140-Acre Housing Development

 

Detroit, Michigan

                                                                                                                                                                      

The project involves the redevelopment of a 140-acre former public housing development in Detroit, Michigan.  The former public housing development was demolished in the 1990s and in 2003 the Detroit Housing Commission was preparing to redevelop the property into a new residential housing project.  The Commission contracted a HUD Environmental Assessment and Construction Readiness Assessment on the property, which was completed in 2004-2005. 

 

Subsequent work was completed in 2007 through 2014 (and is currently ongoing) for the developer of the portions of the site designated for rental housing.
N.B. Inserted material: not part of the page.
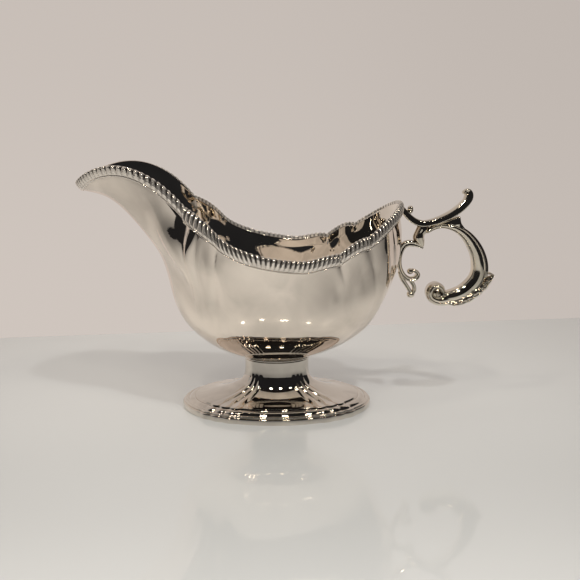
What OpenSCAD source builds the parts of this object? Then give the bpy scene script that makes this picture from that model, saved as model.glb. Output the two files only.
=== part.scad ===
// Silver sauce boat on an oval foot: fluted bowl with a wide lip, gadroon border, scroll handle.
// Origin: centre of the foot on the table. Lip toward -X, handle toward +X, +Z up. Millimetres.

/* [Bowl] */
// how far the wall of the lip stands in front of the foot's centre
lip_reach = 94.5; // [88:0.5:98]
// how far the wall at the handle stands behind the foot's centre
back_reach = 60; // [58:0.5:61]
// height of the rim at the tip of the lip
lip_height = 112.4; // [110:0.2:114]
// height of the rim at its lowest point, half way along the side
side_height = 78.3; // [76:0.1:80]
// height of the rim at the handle
back_height = 101; // [99.6:0.2:102]
// half the width of the bowl across its belly
half_width = 43; // [40:0.5:46]
// thickness of the bowl's wall
wall = 1.1; // [0.9:0.1:1.5]
// height of the bowl's underside above the table
bowl_base = 25.5; // [25:0.1:27]
// how far the flutes of the bowl stand out between their creases
flute_depth = 1.0; // [0:0.1:1.5]

/* [Border] */
// height of the applied border
border_height = 4.6; // [4:0.1:5]
// how much taller the border is where the rim runs steeply
border_growth = 1.0; // [0:0.1:1.2]
// how far the border's crest stands above the rim, as a share of its height
border_crest = 0.3; // [0:0.02:0.4]
// how far the border stands out from the wall
border_depth = 2.0; // [1.6:0.1:2.4]
// lobes along each half of the border
lobes = 88; // [60:1:100]
// depth of the grooves between lobes
lobe_depth = 0.45; // [0.2:0.05:0.6]

/* [Foot] */
// length of the oval foot
foot_length = 94.8; // [90:0.2:98]
// width of the oval foot
foot_width = 67.4; // [64:0.2:70]
// height of the upright band round the foot's edge
edge_height = 3.0; // [2.4:0.1:3.2]
// depth of the ribs on the foot
rib_depth = 0.7; // [0.3:0.1:1]
// thickness of the foot's sheet
foot_wall = 1.2; // [1:0.1:1.4]

/* [Handle] */
// half the width of the handle straps, across the boat
strap_half_width = 2.3; // [2:0.1:2.6]
// half the width of the thumb rest, across the boat
thumb_half_width = 4.2; // [3.4:0.1:4.8]
// half the width of the thick part of the scroll, across the boat
scroll_half_width = 3.9; // [3.4:0.1:4.4]
// radius of the beads on the leaf
bead_radius = 0.75; // [0.5:0.05:0.9]

/* [Detail] */
// samples along each arc of the rim
rim_samples = 8; // [6:1:12]
// rows of facets up the bowl's wall
wall_rows = 12; // [8:1:18]

/* [Hidden] */

silver = [0.86, 0.85, 0.82];
gap = 0.03;          // clearance between soldered pieces

// ---------- rim line ----------
// corners of the rim on one side, as [x, half width, height]
lip = [-lip_reach, 0, lip_height];
throat = [-41.5, half_width - 13, lip_height - 10.9];
shoulder = [-27, half_width - 2.7, side_height + 11.7];
side_dip = [10.5, half_width - 2, side_height];
rear_dip = [28, half_width - 9, side_height + 2.1];
rear_point = [41.5, half_width - 15, side_height + 8.7];
back = [back_reach, 0, back_height];

// each arc of the rim runs between two corners, led by two handles given as offsets
rim_arcs = [
    [lip, lip + [0, 12, 1.1], throat + [-27.5, 5, 36], throat],
    [throat, throat + [3.5, 5, -2], shoulder + [-5, -0.8, 5.5], shoulder],
    [shoulder, shoulder + [5, 2.2, -5.2], side_dip + [-20.5, 4.5, 1.5], side_dip],
    [side_dip, side_dip + [5, -1, -0.2], rear_dip + [-4.5, 5.2, 1.2], rear_dip],
    [rear_dip, rear_dip + [3, 1, 3], rear_point + [-4.5, 6, 1], rear_point],
    [rear_point, rear_point + [7.5, -2.5, 5.5], back + [-0.2, 14, 0], back]
];
arcs = len(rim_arcs);

function bezier(p, t) = pow(1 - t, 3) * p[0] + 3 * t * pow(1 - t, 2) * p[1]
    + 3 * t * t * (1 - t) * p[2] + pow(t, 3) * p[3];
function rim(s) = let (i = min(floor(s), arcs - 1)) bezier(rim_arcs[i], s - i);

// ---------- bowl wall ----------
// value that is a at the lip, m at the side and b at the handle, for a direction whose cosine is c
function blend3(a, m, b, c) = m + (b - a) / 2 * c + ((a + b) / 2 - m) * c * c;
// direction round the bowl, in degrees, of a rim point: 180 at the lip, 0 at the handle
side_x = 5;
function direction(x) = let (q = (back_reach - lip_reach) / 2 - side_x, l = (back_reach + lip_reach) / 2)
    acos(max(-1, min(1, (-l + sqrt(max(0, l * l - 4 * q * (side_x - x)))) / (2 * q))));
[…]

To date, eight phases of rental development (totaling approximately 50 acres) have been constructed and are fully occupied, and the ninth phase is underway.  The project included the following services:

 

  • Due Diligence

    • HUD Environmental Assessment 

    • Construction Readiness Assessment

    • MSHDA Phase I ESAs

    • NEPA reviews

    • Phase II and III ESAs

    • BEAs

    • Due Care Plans

    • NFAs

 

  • Remedial Activities

    • limited soil excavation

    • mold remediation

    • exposure barriers

    • restrictive covenants   

 

  • Subsurface Investigations

    • soil

    • groundwater

    • soil gas

    • geophysical surveys

    • test trenching

    • geotechnical studies

 

  • Miscellaneous Services

    • lead in soil particulates assessment

    • due care implementation

    • health and safety plans

    • health and safety training

    • public education

    • roofing inspections

    • engineering evaluations

 

 

Challenge: The initial and numerous subsequent investigations identified the presence of site wide soil impacts (PNAs and metals) that exceeded MDEQ Generic Residential Cleanup Criteria for the direct contact exposure pathway. These findings had the potential to scuttle the entire proposed redevelopment due to the costs associated with excavation and disposal of soil over the entire 140-acre site. 

 

Solution: A risk assessment was completed to determine the relevance of various exposure pathways in light of the proposed property use (residential), characteristics of the soil contamination (extensive PNAs and metals above direct contact criteria) and proposed development features (multifamily rental and senior housing). Based on the risk assessment findings a remedial option was designed that focused on utilizing exposure barriers (building slabs, pavements and clean imported fill in landscape areas), institutional controls (restrictive covenant) and ongoing operation and maintenance activities. Substantial negotiations with the MDEQ resulted in regulatory approval of the remedial action plan and successful redevelopment of the site.